Paul Hannaby’s bowl-turning guidance covers both orientations: bowls are mainly turned with the grain running perpendicular to the lathe axis, but they can also be turned with the grain parallel to the axis, the same orientation used for spindle turning.

When the wood itself is working against you

Some woods simply fight harder than others. Interlocked grain is naturally more prone to tearout, so the species matters as much as the bevel. Bhilwara and Albizia are examples where the grain structure itself invites trouble, which is why sharp tools, light passes, and better technique are emphasized instead of blaming only the edge.

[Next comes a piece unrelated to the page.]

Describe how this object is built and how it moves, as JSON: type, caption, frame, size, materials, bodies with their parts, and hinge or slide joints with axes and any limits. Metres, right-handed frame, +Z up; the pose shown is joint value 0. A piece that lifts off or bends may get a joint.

That is also why blank selection matters before the tool ever touches wood. In a WoodturningOnline grain-evaluation demo, Stuart Batty highlights the need to inspect blanks for knots, ring shakes, and drying cracks before cutting. Those flaws do more than spoil a surface. They can make a piece unsafe to turn, or at the very least turn a promising blank into a patchy, unpredictable job that never cleanly resolves.

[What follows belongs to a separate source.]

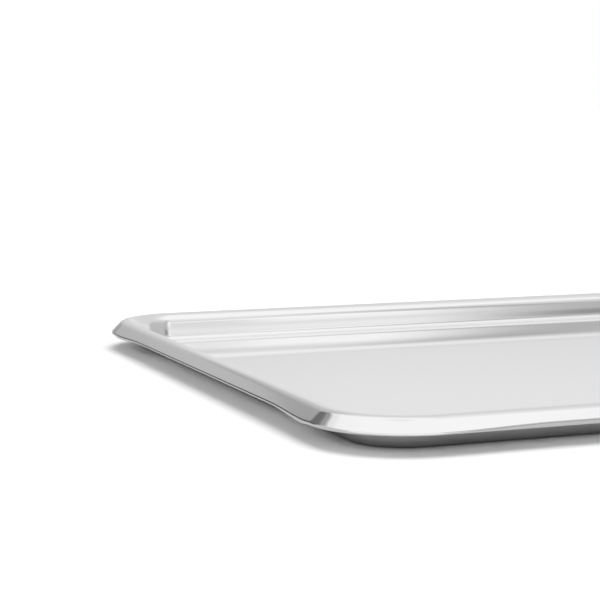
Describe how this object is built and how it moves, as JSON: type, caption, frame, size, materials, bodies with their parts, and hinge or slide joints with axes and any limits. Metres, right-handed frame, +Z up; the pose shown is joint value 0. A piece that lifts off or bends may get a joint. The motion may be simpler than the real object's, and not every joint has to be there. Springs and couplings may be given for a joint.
{
  "type": "pastry tray",
  "caption": "Shallow rectangular sheet-metal tray: flat floor, low wall, round crest and an outward-sloping rim with a turned-down lip and rounded corners.",
  "frame": {"origin": "centre of the flat underside, on the surface that the tray rests on", "axes": "+X along the long sides, +Y along the short sides towards the far side in the picture's left-hand view, +Z up out of the well"},
  "size_m": [0.6, 0.4, 0.0164],
  "materials": {
    "stainless_steel": "bright stainless steel with a fine satin grain, nearly mirror-like at a low angle"
  },
  "bodies": {
    "root": {"tray_sheet": "stainless_steel"}
  },
  "joints": []
}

End grain, side grain, and the finish you see at the end

Grain direction keeps mattering after the cut is over. End grain is harder than side grain and absorbs finish more readily, so the same turning can look different once sanding and finish go on. End grain may drink finish faster, go darker, or appear to sink lower under the surface, while side grain can stay lighter or look more even.

That is one more reason grain-reading pays off. If a section is already torn because the fibers were cut in the wrong direction, finish will not hide it. If a section is end grain, it may show a different sheen or color even after careful sanding.

A rule that has stayed central for decades

The American Woodturner journal archive goes back to 1986, and the American Association of Woodturners has more than 360 chapters worldwide.